-- start Information supplied --
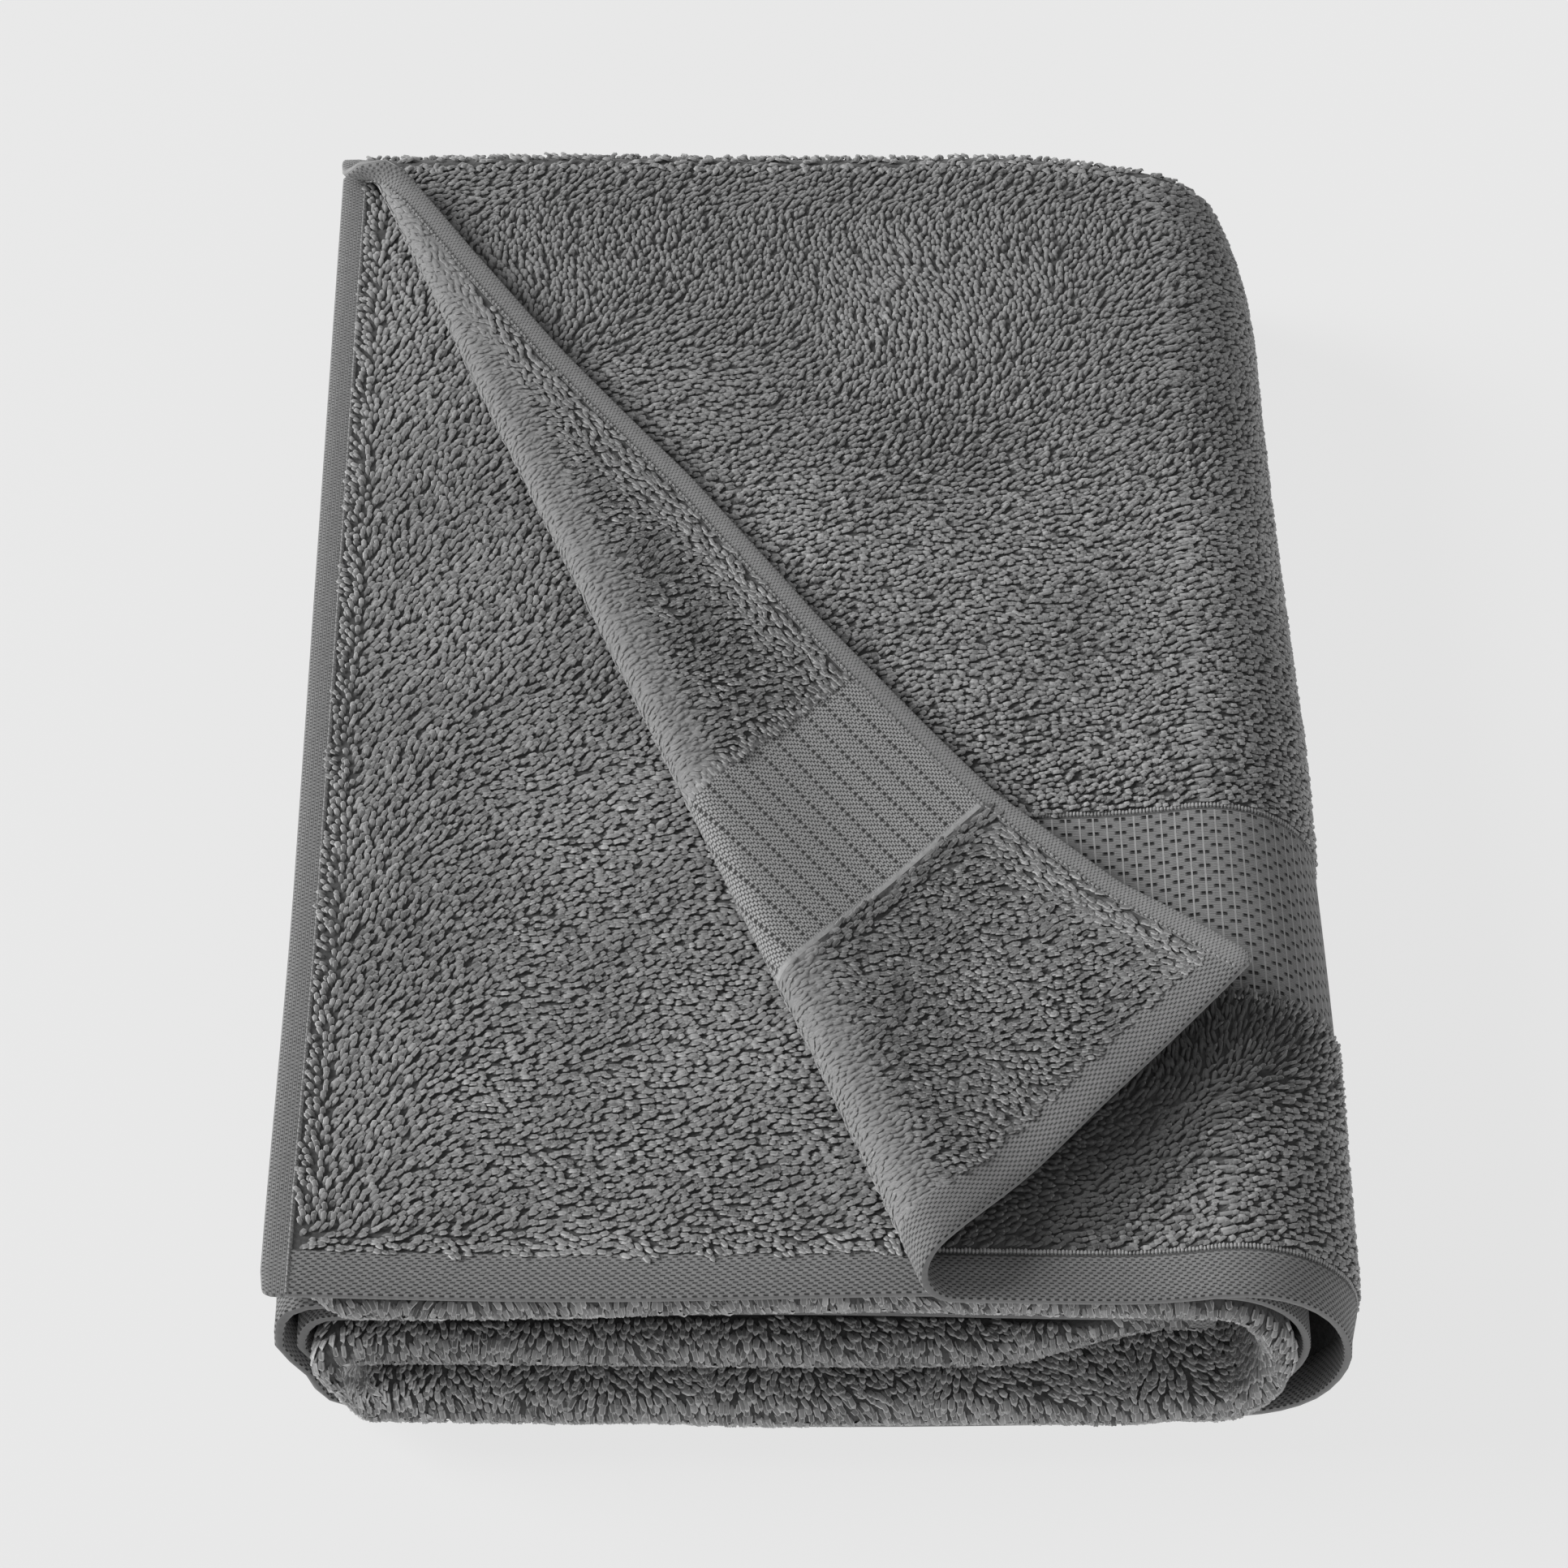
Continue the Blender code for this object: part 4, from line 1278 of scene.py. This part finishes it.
# %% Hems
SATIN_FLOAT, SATIN_ROW = mm(1.9, 0.68)
SATIN_DASH, PLAIN_SPECK = (0.33, 0.31), (0.24, 0.34)
PLAIN_FLOAT, PLAIN_COLUMN = mm(1.05, 0.78)


def satin_hem():
    """End hem: floats of 1.9 mm along the hem in fine rows, with a dark dash at each dip."""
    weave = Weave("end_hem_satin", tone=0.163, roughness=0.85, clouds=(900, 0.9, 1.1), depth=0.25)
    dash = weave.dashes(weave.across, weave.along, SATIN_FLOAT, SATIN_ROW, 0.40, SATIN_DASH, 0.1)
    lines = weave.grooves(weave.along, SATIN_ROW, 0.25, 0.3)
    return weave.woven(weave.less(weave.math("MAXIMUM", dash, lines)), dark=0.19, light=0.96)


def plain_hem():
    """Side hem: columns 0.78 mm apart, with soft grooves between them and small dark specks."""
    weave = Weave("side_hem_plain", tone=0.185, roughness=0.9, clouds=(700, 0.9, 1.1), depth=0.2)
    speck = weave.dashes(weave.along, weave.across, PLAIN_FLOAT, PLAIN_COLUMN, 0.5, PLAIN_SPECK, 0.4)
    lines = weave.grooves(weave.across, PLAIN_COLUMN, 0.34, 0.45)
    return weave.woven(weave.less(weave.math("MAXIMUM", speck, lines)), dark=0.42, light=0.68)


hem_satin, hem_plain = satin_hem(), plain_hem()
print("hem materials:", hem_satin.name, hem_plain.name)

# %% [markdown]
# ### The border
#
# On its face a light thread runs along the cloth every 3.2 mm, and bundles of short threads lie
# across between them. Every 4 mm, staggered like bricks, the bundle is pinched, which leaves a dark
# wedge beside the thread. The reverse shows the same threads as a fine crepe in columns of 0.6 mm,
# and after every ninth column comes a line of small holes. Right at its ends the crepe is fuzzed
# over by the loops beside it.

# %% Border materials
THREAD_PITCH, PINCH_PITCH, COLUMN, CREPE_FLOAT, HOLE_PITCH = mm(3.2, 4.0, 0.60, 1.6, 2.0)
COLUMNS_A_HOLE = 9
PINCH, DIP, HOLE = (0.15, 0.52), (0.18, 0.60), (0.33, 0.12)
PINCH_DARK, DIP_DARK, HOLE_DARK = 0.9, 0.88, 0.94
THREAD_EDGE, WEDGE_EDGE, BUNDLE_HEIGHT = (0.06, 0.11), (0.06, 0.10), 0.74
FUZZY_ENDS = mm(1.0, 2.4)


def border_cells():
    """Face of the border."""
    weave = Weave("border_cells", tone=0.205, roughness=0.88, clouds=(800, 0.9, 1.1), depth=0.45)
    from_thread = weave.from_middle(weave.across, THREAD_PITCH)
    thread = weave.less(weave.rise(from_thread, *THREAD_EDGE))
    pinch = weave.dashes(weave.along, weave.across, PINCH_PITCH, THREAD_PITCH, 0.5, PINCH)
    wedge = weave.times(pinch, weave.rise(from_thread, *WEDGE_EDGE))
    strands = weave.grooves(weave.along, PINCH_PITCH / 8, 0.2, 0.3)
    raised = weave.math("MAXIMUM", thread, weave.math("SUBTRACT", BUNDLE_HEIGHT, strands))
    relief = weave.math("SUBTRACT", raised, weave.times(wedge, PINCH_DARK))
    return weave.woven(relief, dark=0.02, light=1.2)


def border_crepe():
    """Reverse of the border."""
    weave = Weave("border_crepe", tone=0.215, roughness=0.9, clouds=(900, 0.88, 1.12), depth=0.25)
    dip = weave.dashes(weave.along, weave.across, CREPE_FLOAT, COLUMN, 0.37, DIP, 0.25)
    hole = weave.dashes(weave.along, weave.across, HOLE_PITCH, COLUMNS_A_HOLE * COLUMN, 0.5, HOLE)
    lines = weave.grooves(weave.across, COLUMN, 0.25, 0.62)
    dark = weave.math("MAXIMUM", weave.times(dip, DIP_DARK), lines)
    dark = weave.math("MAXIMUM", dark, weave.times(hole, HOLE_DARK))
    from_start = weave.math("SUBTRACT", weave.along, BORDER_START)
    from_end = weave.math("SUBTRACT", BORDER_END, weave.along)
    bare = weave.rise(weave.math("MINIMUM", from_start, from_end), *FUZZY_ENDS)
    return weave.woven(weave.less(weave.times(dark, bare)), dark=0.04, light=1.29)


border_face, border_reverse = border_cells(), border_crepe()
print("border materials:", border_face.name, border_reverse.name)

# %% Terry ground
# Ground seen between loops is painted dark, a painted shade of the deep pile, and uneven at the size of a
# loop
terry = Weave("terry_ground", tone=0.06, roughness=1.0, clouds=(600, 0.8, 1.2), depth=0.5)
terry_ground = terry.paint(terry.clouds, terry.clouds)
# On the flap's roll the pile is combed flat, and the ground there is painted less dark, as less shade falls
# between the flattened loops
roll = Weave("roll_ground", tone=0.19, roughness=1.0, clouds=(600, 0.85, 1.1), depth=0.5)
roll_ground = roll.paint(roll.clouds, roll.clouds)
outside = [terry_ground, hem_satin, border_face, hem_plain, terry_ground]
reverse = [terry_ground, hem_satin, border_reverse, hem_plain, roll_ground]
for slot, material in enumerate(outside + reverse):
    ground.data.materials[slot] = material
print("the ground sheet has", len(ground.data.materials), "slots for its materials")

# %% Attach the pieces and hide the imported solid
for piece in [ground] + piles:
    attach(piece, "root")
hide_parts("towel")
visual_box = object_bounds()
print_box("the visual model", visual_box)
-- end Information supplied --
Goal of the exercise —
Please quote the data above in full, with no line missing.

Answer to this problem —
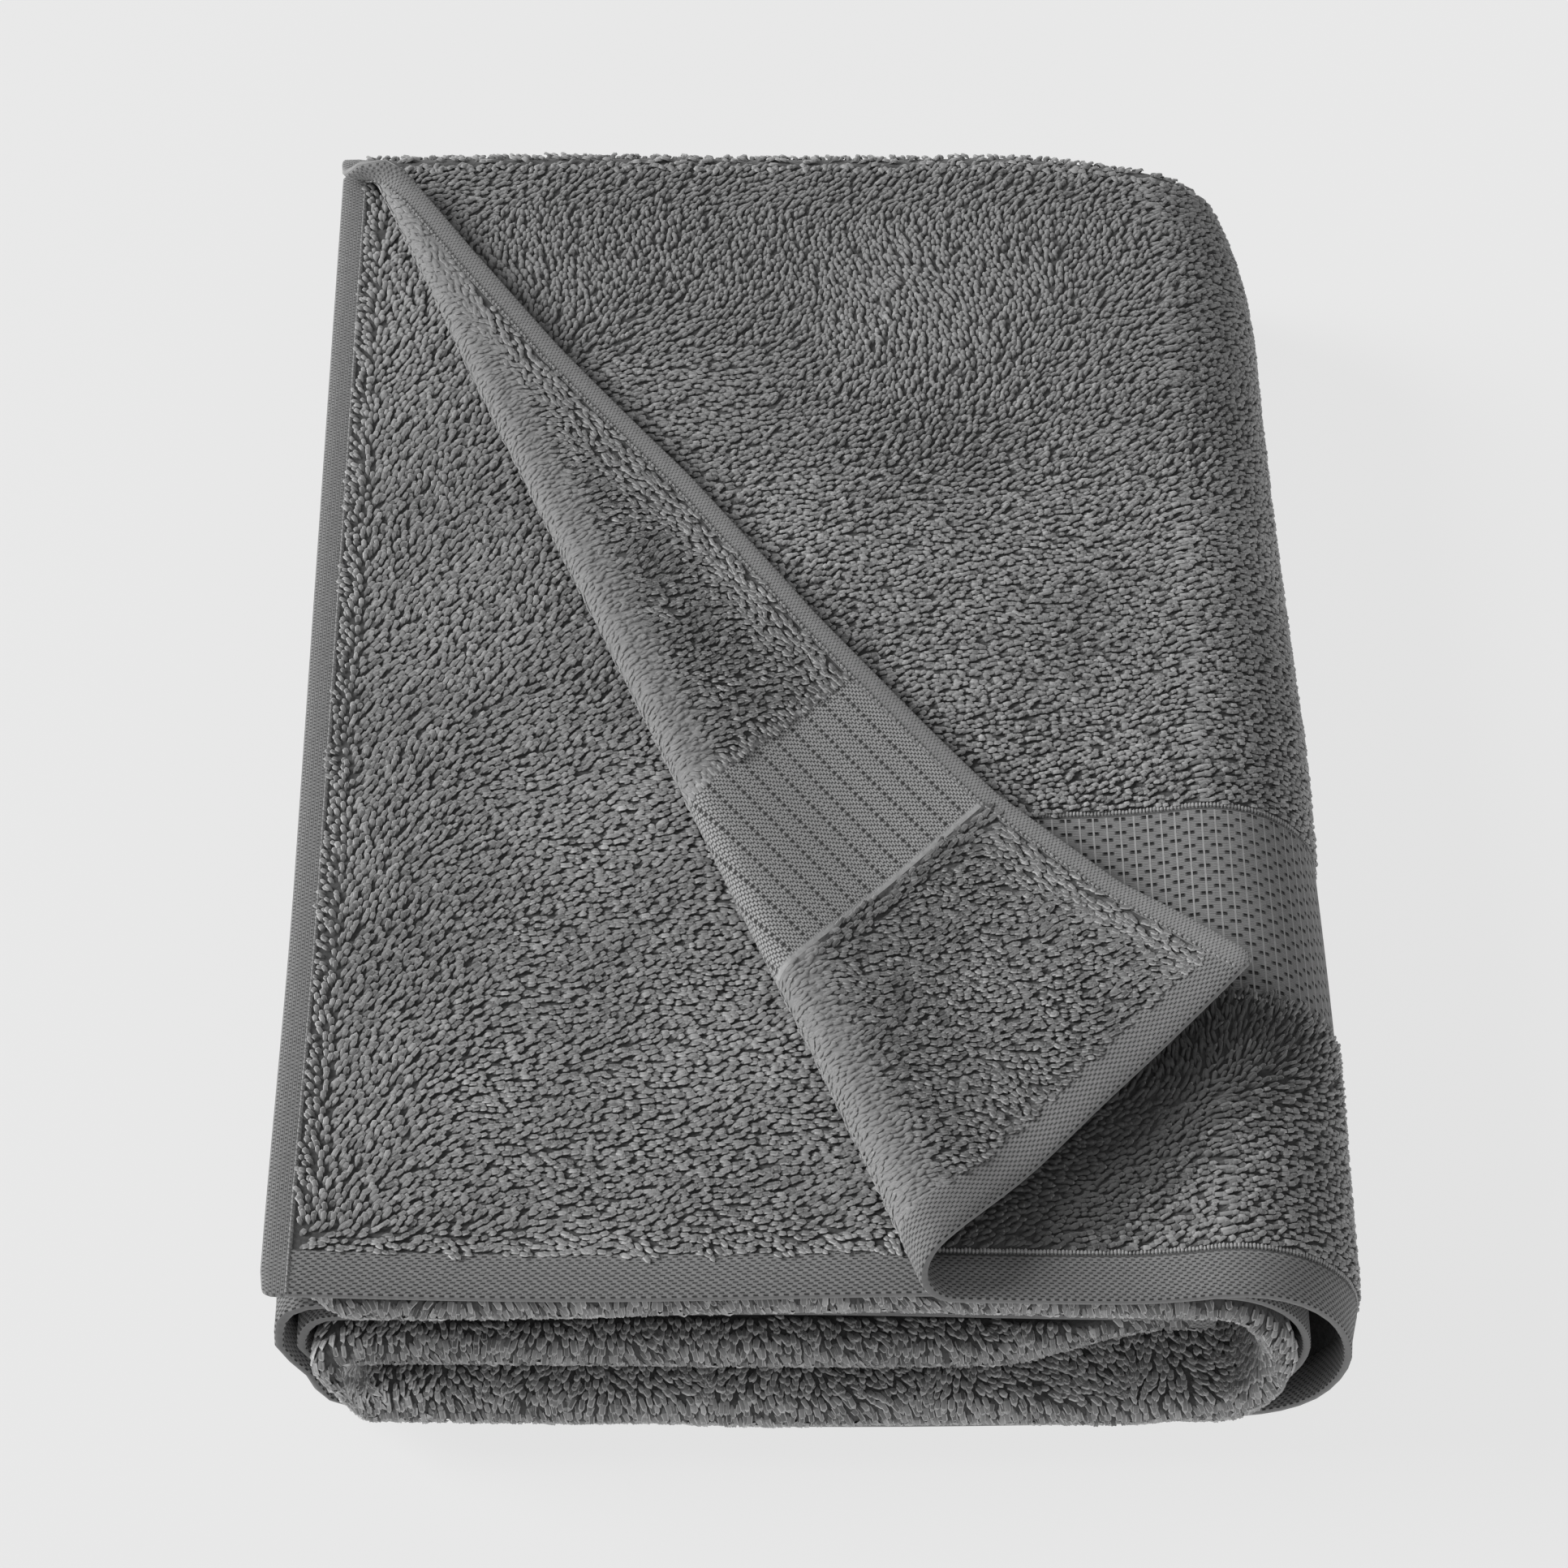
Continue the Blender code for this object: part 4, from line 1278 of scene.py. This part finishes it.
# %% Hems
SATIN_FLOAT, SATIN_ROW = mm(1.9, 0.68)
SATIN_DASH, PLAIN_SPECK = (0.33, 0.31), (0.24, 0.34)
PLAIN_FLOAT, PLAIN_COLUMN = mm(1.05, 0.78)


def satin_hem():
    """End hem: floats of 1.9 mm along the hem in fine rows, with a dark dash at each dip."""
    weave = Weave("end_hem_satin", tone=0.163, roughness=0.85, clouds=(900, 0.9, 1.1), depth=0.25)
    dash = weave.dashes(weave.across, weave.along, SATIN_FLOAT, SATIN_ROW, 0.40, SATIN_DASH, 0.1)
    lines = weave.grooves(weave.along, SATIN_ROW, 0.25, 0.3)
    return weave.woven(weave.less(weave.math("MAXIMUM", dash, lines)), dark=0.19, light=0.96)


def plain_hem():
    """Side hem: columns 0.78 mm apart, with soft grooves between them and small dark specks."""
    weave = Weave("side_hem_plain", tone=0.185, roughness=0.9, clouds=(700, 0.9, 1.1), depth=0.2)
    speck = weave.dashes(weave.along, weave.across, PLAIN_FLOAT, PLAIN_COLUMN, 0.5, PLAIN_SPECK, 0.4)
    lines = weave.grooves(weave.across, PLAIN_COLUMN, 0.34, 0.45)
    return weave.woven(weave.less(weave.math("MAXIMUM", speck, lines)), dark=0.42, light=0.68)


hem_satin, hem_plain = satin_hem(), plain_hem()
print("hem materials:", hem_satin.name, hem_plain.name)

# %% [markdown]
# ### The border
#
# On its face a light thread runs along the cloth every 3.2 mm, and bundles of short threads lie
# across between them. Every 4 mm, staggered like bricks, the bundle is pinched, which leaves a dark
# wedge beside the thread. The reverse shows the same threads as a fine crepe in columns of 0.6 mm,
# and after every ninth column comes a line of small holes. Right at its ends the crepe is fuzzed
# over by the loops beside it.

# %% Border materials
THREAD_PITCH, PINCH_PITCH, COLUMN, CREPE_FLOAT, HOLE_PITCH = mm(3.2, 4.0, 0.60, 1.6, 2.0)
COLUMNS_A_HOLE = 9
PINCH, DIP, HOLE = (0.15, 0.52), (0.18, 0.60), (0.33, 0.12)
PINCH_DARK, DIP_DARK, HOLE_DARK = 0.9, 0.88, 0.94
THREAD_EDGE, WEDGE_EDGE, BUNDLE_HEIGHT = (0.06, 0.11), (0.06, 0.10), 0.74
FUZZY_ENDS = mm(1.0, 2.4)


def border_cells():
    """Face of the border."""
    weave = Weave("border_cells", tone=0.205, roughness=0.88, clouds=(800, 0.9, 1.1), depth=0.45)
    from_thread = weave.from_middle(weave.across, THREAD_PITCH)
    thread = weave.less(weave.rise(from_thread, *THREAD_EDGE))
    pinch = weave.dashes(weave.along, weave.across, PINCH_PITCH, THREAD_PITCH, 0.5, PINCH)
    wedge = weave.times(pinch, weave.rise(from_thread, *WEDGE_EDGE))
    strands = weave.grooves(weave.along, PINCH_PITCH / 8, 0.2, 0.3)
    raised = weave.math("MAXIMUM", thread, weave.math("SUBTRACT", BUNDLE_HEIGHT, strands))
    relief = weave.math("SUBTRACT", raised, weave.times(wedge, PINCH_DARK))
    return weave.woven(relief, dark=0.02, light=1.2)


def border_crepe():
    """Reverse of the border."""
    weave = Weave("border_crepe", tone=0.215, roughness=0.9, clouds=(900, 0.88, 1.12), depth=0.25)
    dip = weave.dashes(weave.along, weave.across, CREPE_FLOAT, COLUMN, 0.37, DIP, 0.25)
    hole = weave.dashes(weave.along, weave.across, HOLE_PITCH, COLUMNS_A_HOLE * COLUMN, 0.5, HOLE)
    lines = weave.grooves(weave.across, COLUMN, 0.25, 0.62)
    dark = weave.math("MAXIMUM", weave.times(dip, DIP_DARK), lines)
    dark = weave.math("MAXIMUM", dark, weave.times(hole, HOLE_DARK))
    from_start = weave.math("SUBTRACT", weave.along, BORDER_START)
    from_end = weave.math("SUBTRACT", BORDER_END, weave.along)
    bare = weave.rise(weave.math("MINIMUM", from_start, from_end), *FUZZY_ENDS)
    return weave.woven(weave.less(weave.times(dark, bare)), dark=0.04, light=1.29)


border_face, border_reverse = border_cells(), border_crepe()
print("border materials:", border_face.name, border_reverse.name)

# %% Terry ground
# Ground seen between loops is painted dark, a painted shade of the deep pile, and uneven at the size of a
# loop
terry = Weave("terry_ground", tone=0.06, roughness=1.0, clouds=(600, 0.8, 1.2), depth=0.5)
terry_ground = terry.paint(terry.clouds, terry.clouds)
# On the flap's roll the pile is combed flat, and the ground there is painted less dark, as less shade falls
# between the flattened loops
roll = Weave("roll_ground", tone=0.19, roughness=1.0, clouds=(600, 0.85, 1.1), depth=0.5)
roll_ground = roll.paint(roll.clouds, roll.clouds)
outside = [terry_ground, hem_satin, border_face, hem_plain, terry_ground]
reverse = [terry_ground, hem_satin, border_reverse, hem_plain, roll_ground]
for slot, material in enumerate(outside + reverse):
    ground.data.materials[slot] = material
print("the ground sheet has", len(ground.data.materials), "slots for its materials")

# %% Attach the pieces and hide the imported solid
for piece in [ground] + piles:
    attach(piece, "root")
hide_parts("towel")
visual_box = object_bounds()
print_box("the visual model", visual_box)